### Provided data
◆ ◆ ◆

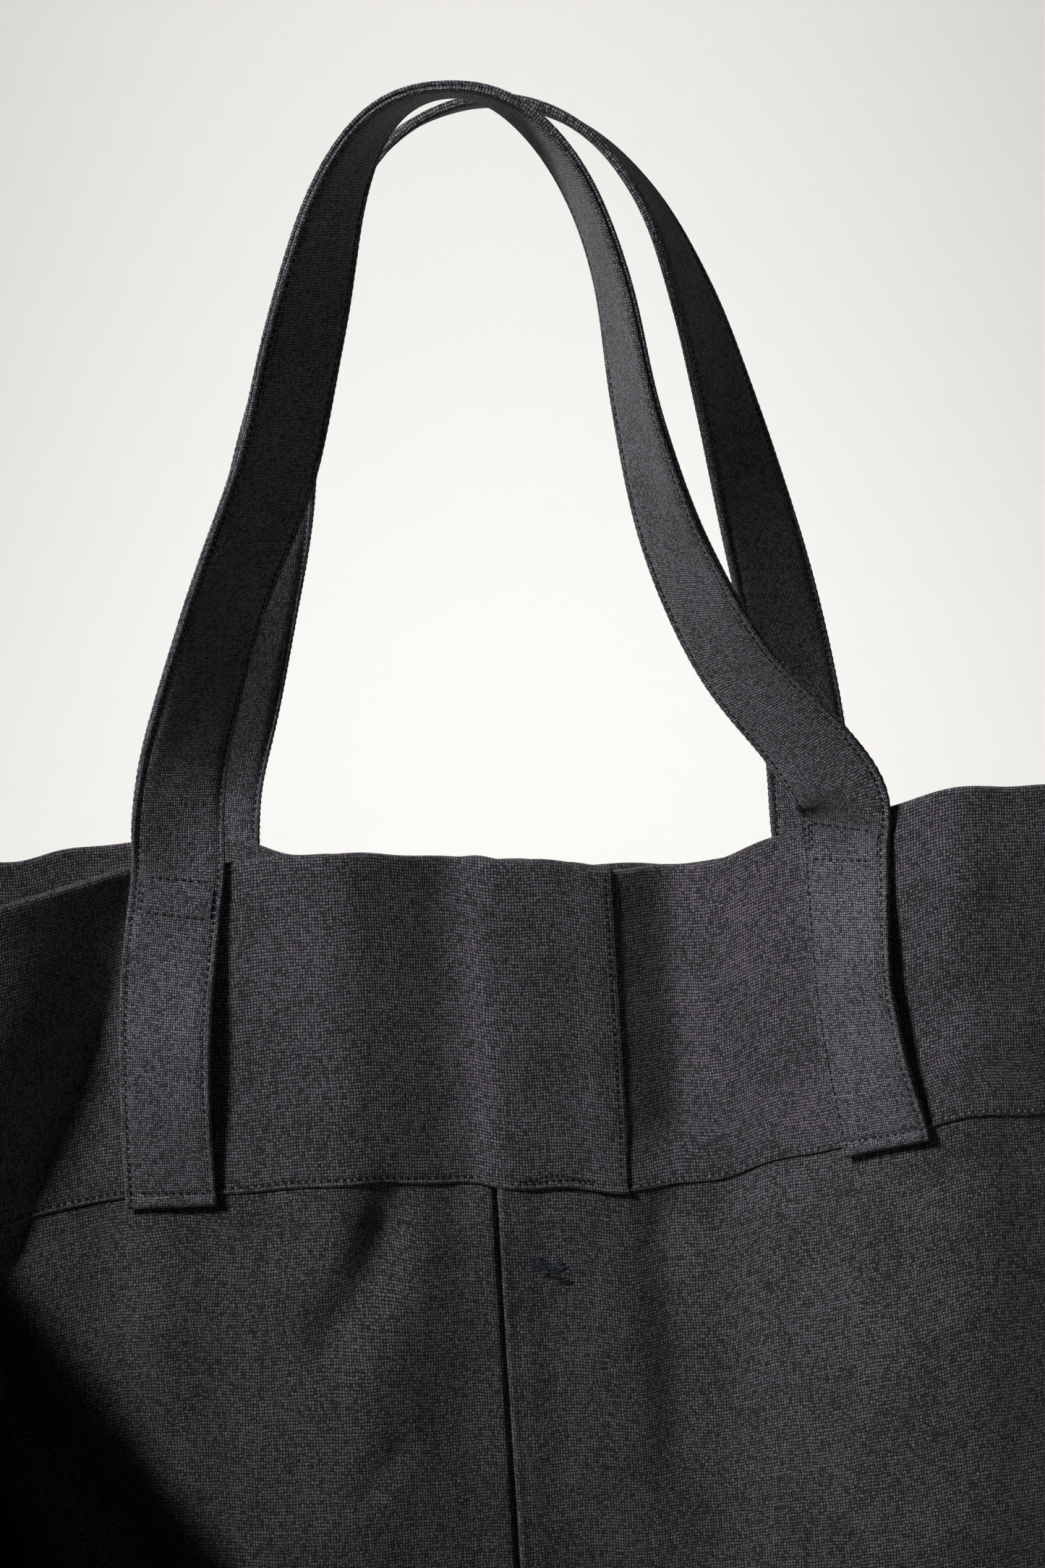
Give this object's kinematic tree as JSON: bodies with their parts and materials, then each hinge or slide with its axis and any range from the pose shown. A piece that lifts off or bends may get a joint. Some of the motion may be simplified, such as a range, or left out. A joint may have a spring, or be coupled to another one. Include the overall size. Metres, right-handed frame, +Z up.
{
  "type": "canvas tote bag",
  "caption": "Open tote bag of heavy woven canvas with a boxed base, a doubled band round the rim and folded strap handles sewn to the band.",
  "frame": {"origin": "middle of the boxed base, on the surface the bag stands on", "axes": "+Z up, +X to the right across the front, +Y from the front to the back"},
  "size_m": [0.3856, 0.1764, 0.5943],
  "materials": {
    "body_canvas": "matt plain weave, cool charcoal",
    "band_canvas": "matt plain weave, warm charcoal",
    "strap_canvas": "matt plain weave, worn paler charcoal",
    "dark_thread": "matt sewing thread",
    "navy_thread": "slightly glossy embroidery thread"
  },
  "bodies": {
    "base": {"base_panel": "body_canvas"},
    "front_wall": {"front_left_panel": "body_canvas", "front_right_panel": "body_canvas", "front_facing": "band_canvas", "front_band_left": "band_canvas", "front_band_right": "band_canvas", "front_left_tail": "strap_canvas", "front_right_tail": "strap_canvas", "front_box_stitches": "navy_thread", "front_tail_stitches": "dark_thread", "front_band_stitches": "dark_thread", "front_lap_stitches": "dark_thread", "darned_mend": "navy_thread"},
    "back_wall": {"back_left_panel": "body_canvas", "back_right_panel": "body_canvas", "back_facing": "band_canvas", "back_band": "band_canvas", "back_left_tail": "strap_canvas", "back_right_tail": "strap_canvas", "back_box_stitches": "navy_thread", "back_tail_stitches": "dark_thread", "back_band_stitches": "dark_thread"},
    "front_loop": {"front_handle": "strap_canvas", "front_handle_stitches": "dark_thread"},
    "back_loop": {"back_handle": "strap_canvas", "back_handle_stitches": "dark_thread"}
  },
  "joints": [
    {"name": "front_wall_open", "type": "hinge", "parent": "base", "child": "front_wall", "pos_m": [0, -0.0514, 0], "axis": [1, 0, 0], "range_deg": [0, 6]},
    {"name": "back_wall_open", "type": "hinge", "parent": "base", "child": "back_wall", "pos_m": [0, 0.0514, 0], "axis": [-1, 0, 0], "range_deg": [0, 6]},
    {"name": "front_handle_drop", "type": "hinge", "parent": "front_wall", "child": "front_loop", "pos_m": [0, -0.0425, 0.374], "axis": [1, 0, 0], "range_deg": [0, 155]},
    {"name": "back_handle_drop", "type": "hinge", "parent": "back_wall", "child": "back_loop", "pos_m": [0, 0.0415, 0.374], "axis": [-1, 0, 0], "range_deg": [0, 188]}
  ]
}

◆ ◆ ◆

### What is needed
Your task is to repeat each line of the material exactly.

### Correct result
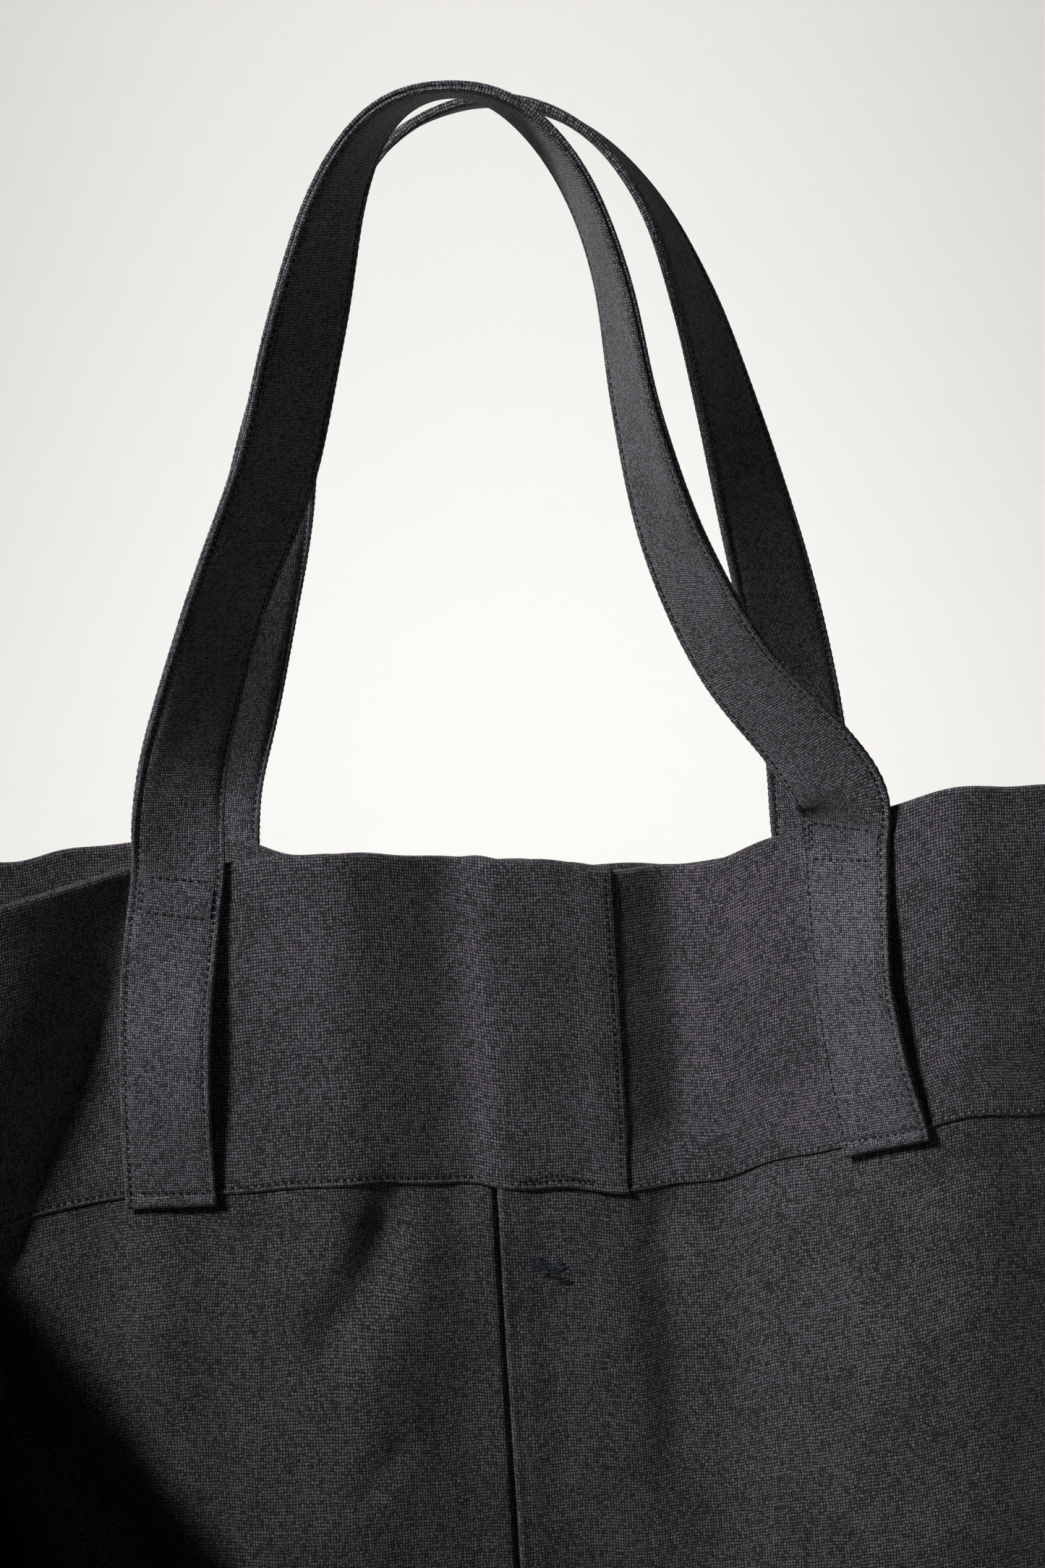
Give this object's kinematic tree as JSON: bodies with their parts and materials, then each hinge or slide with its axis and any range from the pose shown. A piece that lifts off or bends may get a joint. Some of the motion may be simplified, such as a range, or left out. A joint may have a spring, or be coupled to another one. Include the overall size. Metres, right-handed frame, +Z up.
{
  "type": "canvas tote bag",
  "caption": "Open tote bag of heavy woven canvas with a boxed base, a doubled band round the rim and folded strap handles sewn to the band.",
  "frame": {"origin": "middle of the boxed base, on the surface the bag stands on", "axes": "+Z up, +X to the right across the front, +Y from the front to the back"},
  "size_m": [0.3856, 0.1764, 0.5943],
  "materials": {
    "body_canvas": "matt plain weave, cool charcoal",
    "band_canvas": "matt plain weave, warm charcoal",
    "strap_canvas": "matt plain weave, worn paler charcoal",
    "dark_thread": "matt sewing thread",
    "navy_thread": "slightly glossy embroidery thread"
  },
  "bodies": {
    "base": {"base_panel": "body_canvas"},
    "front_wall": {"front_left_panel": "body_canvas", "front_right_panel": "body_canvas", "front_facing": "band_canvas", "front_band_left": "band_canvas", "front_band_right": "band_canvas", "front_left_tail": "strap_canvas", "front_right_tail": "strap_canvas", "front_box_stitches": "navy_thread", "front_tail_stitches": "dark_thread", "front_band_stitches": "dark_thread", "front_lap_stitches": "dark_thread", "darned_mend": "navy_thread"},
    "back_wall": {"back_left_panel": "body_canvas", "back_right_panel": "body_canvas", "back_facing": "band_canvas", "back_band": "band_canvas", "back_left_tail": "strap_canvas", "back_right_tail": "strap_canvas", "back_box_stitches": "navy_thread", "back_tail_stitches": "dark_thread", "back_band_stitches": "dark_thread"},
    "front_loop": {"front_handle": "strap_canvas", "front_handle_stitches": "dark_thread"},
    "back_loop": {"back_handle": "strap_canvas", "back_handle_stitches": "dark_thread"}
  },
  "joints": [
    {"name": "front_wall_open", "type": "hinge", "parent": "base", "child": "front_wall", "pos_m": [0, -0.0514, 0], "axis": [1, 0, 0], "range_deg": [0, 6]},
    {"name": "back_wall_open", "type": "hinge", "parent": "base", "child": "back_wall", "pos_m": [0, 0.0514, 0], "axis": [-1, 0, 0], "range_deg": [0, 6]},
    {"name": "front_handle_drop", "type": "hinge", "parent": "front_wall", "child": "front_loop", "pos_m": [0, -0.0425, 0.374], "axis": [1, 0, 0], "range_deg": [0, 155]},
    {"name": "back_handle_drop", "type": "hinge", "parent": "back_wall", "child": "back_loop", "pos_m": [0, 0.0415, 0.374], "axis": [-1, 0, 0], "range_deg": [0, 188]}
  ]
}